Shaun O'Dell's diagrammatic drawings, meanwhile, tap into the nebulous confluence of collective memories. Using the imagery of civics textbooks and greeting cards, O'Dell parodies our vague, impressionistic understanding of our country's origins -- the myths we accept without question, the stories we only half-remember. These are the foundations upon which our society is built, but it's been many years since we dared check them for cracks.
By asking us to reconsider old myths, O'Dell is also inviting us to pay more attention to our present course. His concern is laid bare in the installation's most literal work, The Extractor's Ghost Dance, a densely hand-printed account of current government spending on war, shady defense-industry campaign contributions, and environmental decimation, paralleled by a time line marking the atrocities committed by our early post-Colonial government in its own rabid pursuit of land and wealth.
O'Dell, like Evans, adopts (and savages) corporate marketing strategies to relay his message. His elaborate flowcharts link iconic forms, like the silhouette of a bison's head or the contours of the Mayflower, by means of a preposterously methodical series of lines and arrows. Boldly graphic and beautifully drawn, O'Dell's ideograms can nevertheless feel hopelessly indecipherable. He takes universal, exhausted symbols and wields them so personally that we can barely access the narratives they suggest.
The intimacy of Rosana Castrillo Díaz's work is more material than conceptual. The centerpiece of her installation is a site-specific "wall drawing," suspended like a whisper on the third-floor landing at the entrance to the exhibition. Made up of thousands of thin strips of Scotch tape looped sticky-side out and pressed together to create a diaphanous web, this untitled work is a sprawling confederation of cells that announces its presence with a slight flutter as visitors walk past. It's nearly invisible, and almost absurdly ephemeral. Like a Tibetan sand drawing that's swept away as soon as the last grain is placed, Díaz's piece painstakingly transforms a mundane substance into a thing of astonishing beauty -- all the more precious because we know it can't long survive.
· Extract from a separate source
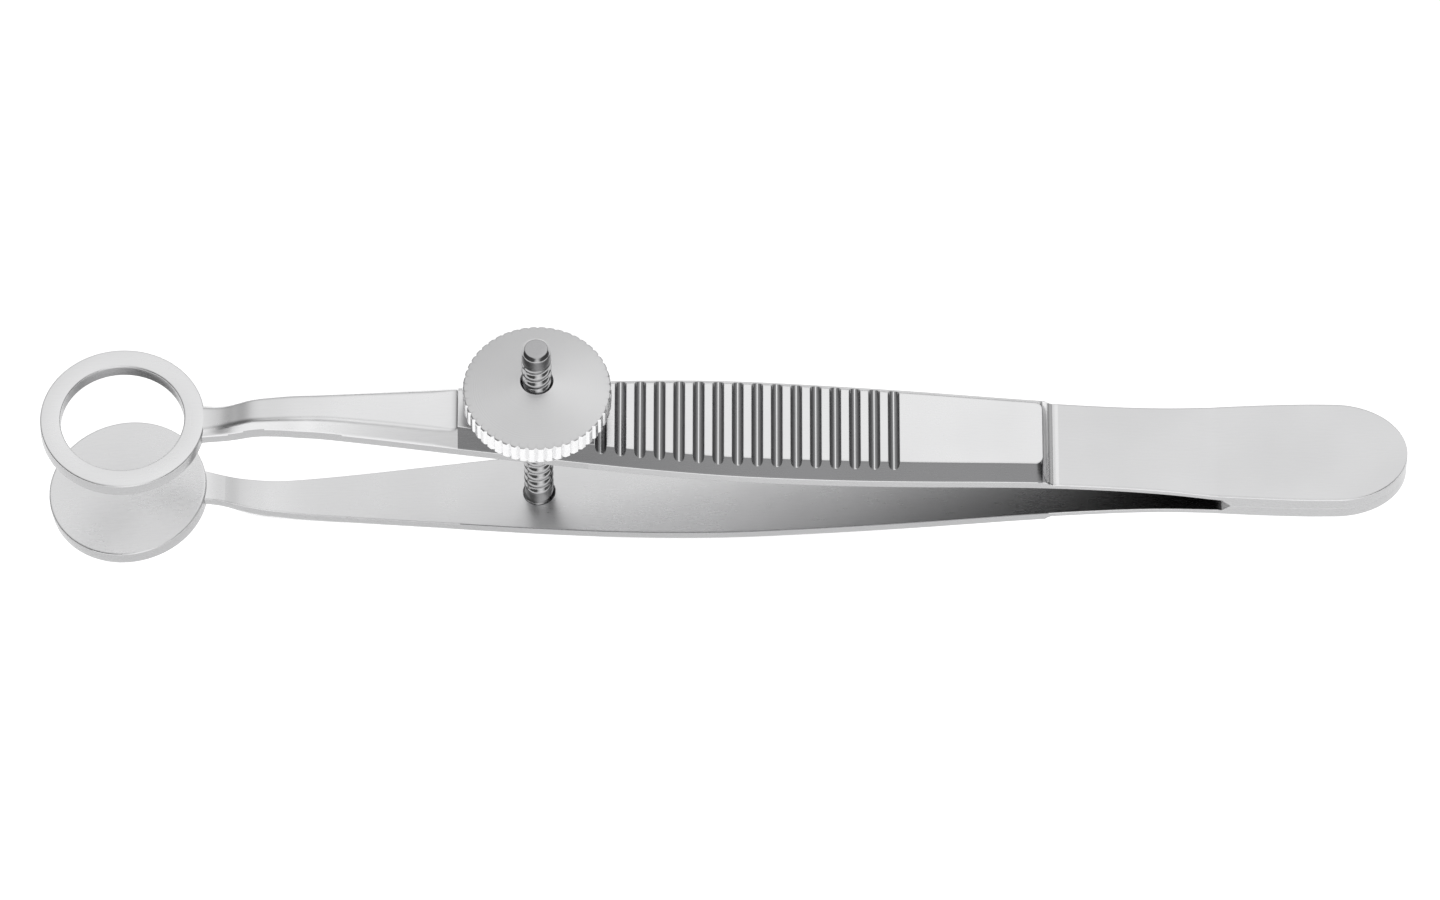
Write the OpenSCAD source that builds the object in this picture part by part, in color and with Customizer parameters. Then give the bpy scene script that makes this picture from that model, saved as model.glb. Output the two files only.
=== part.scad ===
// Screw clamp forceps for the eyelid: two sprung arms welded at the tail, a ring jaw over
// a plate jaw, and a knurled thumb nut on a threaded post that closes them.
// +X runs from the ring to the tail, +Z from the plate to the ring. The origin lies under the
// middle of the object, at the height of the surface that it rests on.

/* [Overall] */
// Nominal length; the ring's front edge stops 0.2 mm short of it
length = 90; // [86:1:96]
// Angle that each arm turns through from rest until the jaws meet
close_angle = 3.08; // [2.8:0.02:3.3]

/* [Jaws] */
// Outer diameter of the ring
ring_d = 10.8; // [10.6:0.1:11.4]
// Diameter of the ring's opening
ring_bore_d = 8.1; // [7.4:0.1:8.4]
// Diameter of the solid plate
plate_d = 10.5; // [10.2:0.1:11]
// Thickness of the ring and of the plate
jaw_t = 1.05; // [0.9:0.05:1.2]
// Height of the ring's lower face above the middle plane
ring_z = 3.75; // [3.65:0.05:3.85]

/* [Arms] */
// Thickness of the thin spring blades near the tail
blade_t = 0.46; // [0.42:0.02:0.54]
// Thickness of an arm along the grip and the shank
arm_t = 1.68; // [1.6:0.04:1.8]
// Height of the square edge beside an arm's inner face
edge_h = 0.65; // [0.5:0.05:0.7]

/* [Grip] */
// Number of finger grooves across each grip
groove_count = 16; // [12:1:16]
// Distance from one groove to the next
groove_pitch = 1.28; // [1.2:0.02:1.3]
// Radius of a groove's rounded floor
groove_r = 0.36; // [0.3:0.02:0.4]

/* [Post and nut] */
// Outer diameter of the thread on the post
post_d = 1.95; // [1.85:0.05:2]
// Distance that the nut moves in one turn
thread_pitch = 0.84; // [0.8:0.02:0.9]
// Depth of the thread
thread_depth = 0.2; // [0.16:0.02:0.22]
// Diameter of the thumb nut over its knurl
nut_d = 9.72; // [9.4:0.02:10]
// Height of the nut's knurled rim
nut_rim_h = 1.5; // [1.2:0.1:1.8]
// Rise of the nut's conical face above its rim
nut_cone_h = 0.85; // [0.6:0.05:1.1]
// Number of knurl teeth round the rim
knurl_count = 50; // [40:1:60]

/* [Hidden] */

// Places along the length, in millimetres on a 90 mm instrument
stretch = length / 90;
jaw_x = -39.42 * stretch;               // centre of the ring and of the plate
post_x = -12.2 * stretch;               // axis of the post
pad_front_x = -17.4 * stretch;          // front end of the raised grip
pad_back_x = 20.9 * stretch;            // back end of the raised grip
pivot_x = 28 * stretch;                 // where each blade bends
slot_x = 33.3 * stretch;                // root of the slot between the arms
tail_round_x = 40.2 * stretch;          // where the tail's rounded end begins
groove_x = -8.05 * stretch;             // first finger groove
neck_x = jaw_x + 4.45;                  // where an arm's neck runs into its jaw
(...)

Around the corner (sequestered in an unfortunate spot near the bathrooms), Díaz also displays a series of exquisite graphite drawings. These works on paper, like the tape sculpture, celebrate utilitarian office supplies: Stacks of manila envelopes are lovingly rendered in profile, while the ragged edges of a pile of newspapers are drawn in dramatic chiaroscuro. They are portraits of things we see every day but never really look at, and with them Díaz makes the universal feel specific.
It's no surprise that each of the four SECA artists employs drawing (in some fashion) as a means of expression -- it's the most intimate and immediate of media, and the right vehicle for the pursuit of emotional honesty. Each of them, like all of us, struggles with how much of himself to reveal in the hope of finding connection. But most important, all four challenge themselves to say something important and true, and while they're visibly frustrated by the near impossibility of the endeavor, they manage it.